On March 25, 2010, I voted “nay” on HB 277, the Georgia 2020 Transportation Act. After a hectic day of reviewing the legislation and arguing against its treatment of the state’s major public transit system, I joined dozens of my colleagues in opposing a bill that failed to address our key demands. That is the role of a state representative — to speak for the people he or she represents.
In South DeKalb and parts of Atlanta, which comprises a significant portion of my district, MARTA had stagnated and suffered cuts during its decades of service, starved by an inchoate and draconian financing scheme that holds the region hostage to a bygone era of prejudices. When HB 277 refused to fix what the Legislature had broken, I said “no.”
However, as a resident, I owe my region and my state a “yes” vote July 31. This is a generational choice that will set the course for our economic and environmental futures. Opponents of the T-SPLOST are not wrong in their concerns: This is a tax increase on those who have funded MARTA for 30 years without receiving a rail line. The T-SPLOST does not adequately fund public transit, which is critical if we are to be a livable community well into the 21st century. And it is unclear which projects will receive priority status in the spending.
But for every flaw in the T-SPLOST, on balance, this referendum is vital to our communities. Through the quiet, hard work of county leaders, Gov. Nathan Deal and key CEOs, important progress has been made. Workforce development initiatives will help secure training and jobs throughout the region as these projects come online. Small businesses will have a chance to bid on procurement projects that can transform their futures much as Hartsfield-Jackson International Airport did in the ’70s and ’80s. Billions of dollars will flow through our network of cities and counties and towns, binding us together more tightly through commerce and transit.

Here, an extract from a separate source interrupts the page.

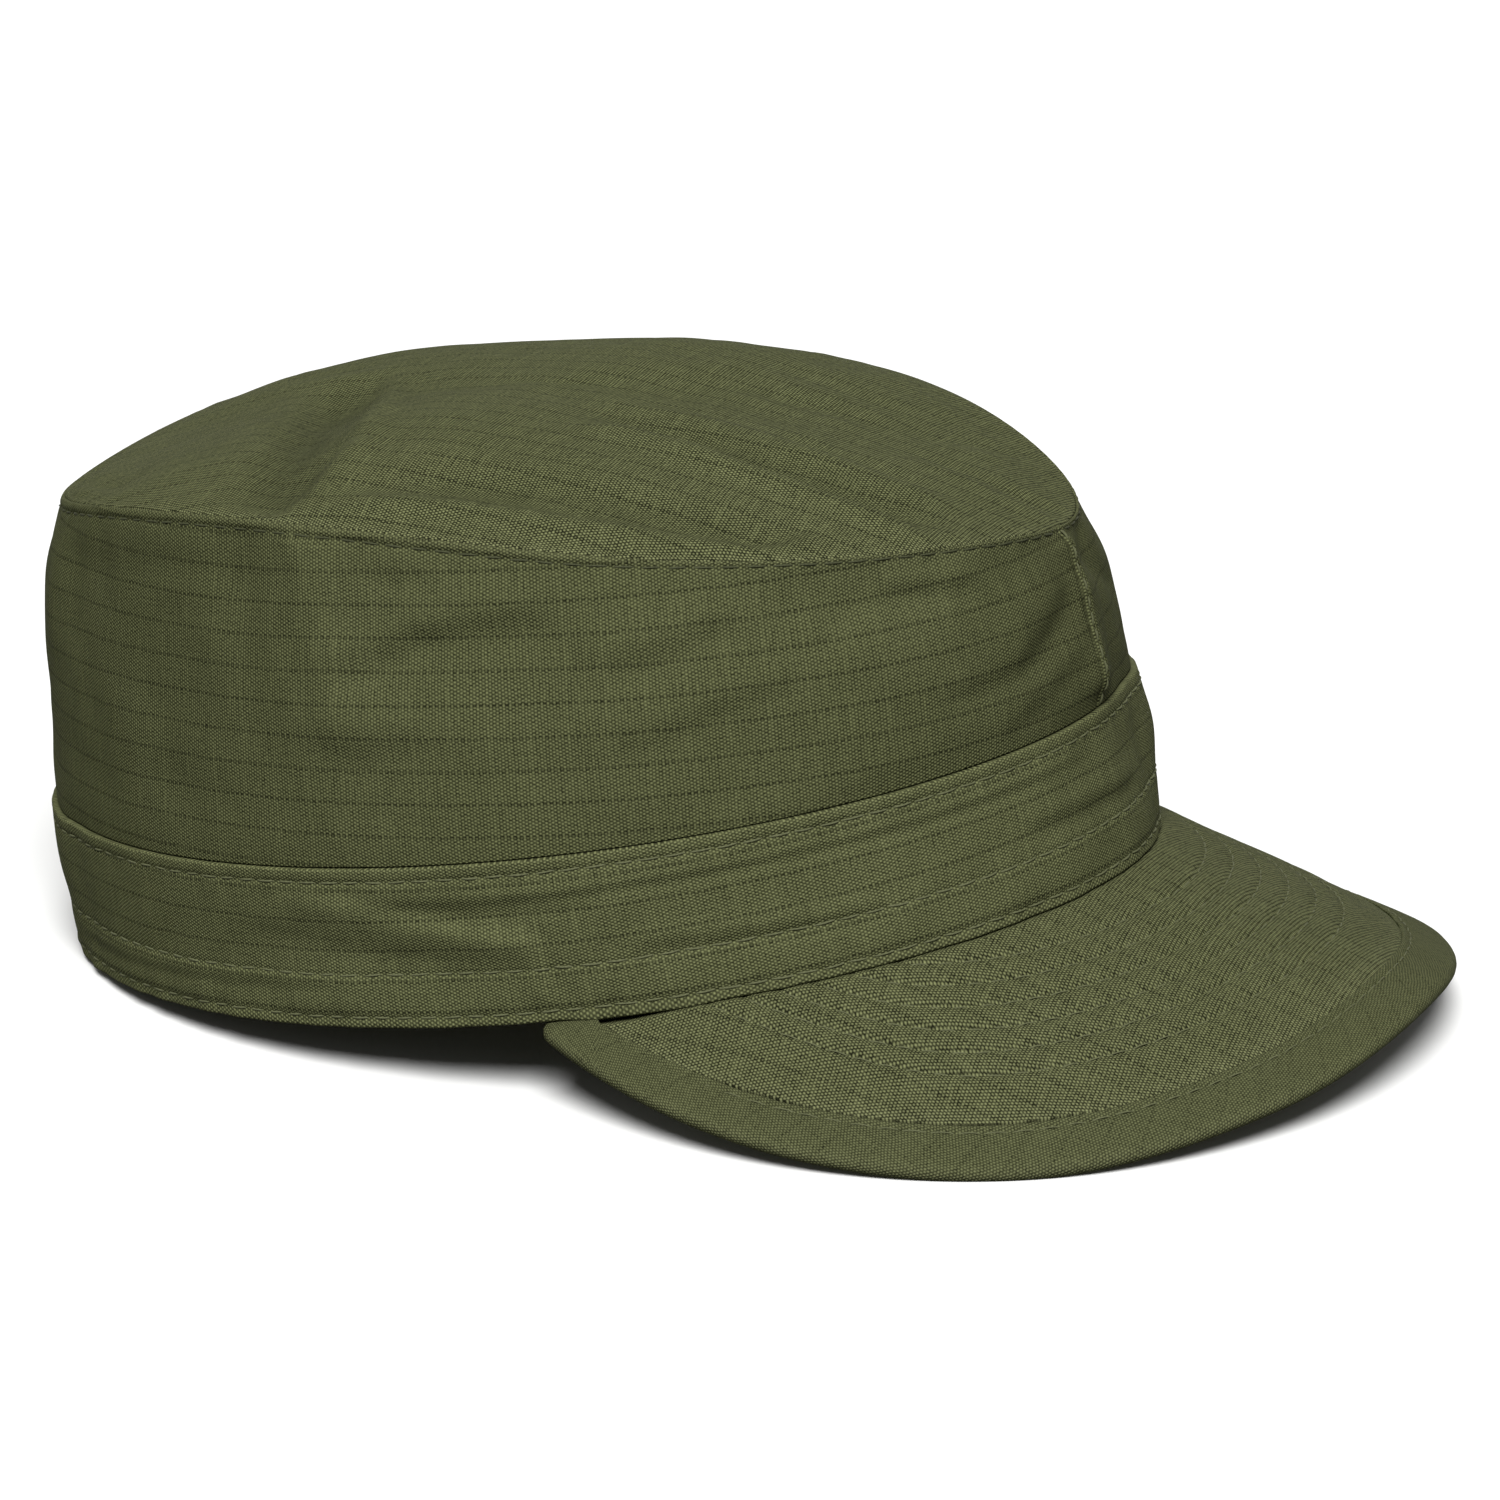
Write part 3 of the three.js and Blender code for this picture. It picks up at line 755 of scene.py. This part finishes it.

From the small corner deli on Memorial Drive to the aggregate producer in Rockdale County, the transportation projects funded will transform our region. The issue of funding public transit will not be solved with a single referendum or tax; it must instead be woven into how we think about transportation overall. The T-SPLOST is not a cure for our transportation woes, but it is the triage we need if we are to survive as a region.
My role as House minority Leader requires a difficult threading of politics. My job is to help guide our caucus by collaborating where we can and competing where we should. I understand those who will continue to demand answers of the T-SPLOST and its outcomes. They are essential to the process of government and to being good stewards of the people’s money.
However, if we are to have a prayer of moving our region forward, we must begin with a leap of faith. Vote “yes” July 31.
Stacey Abrams is House minority leader and represents the 84th District.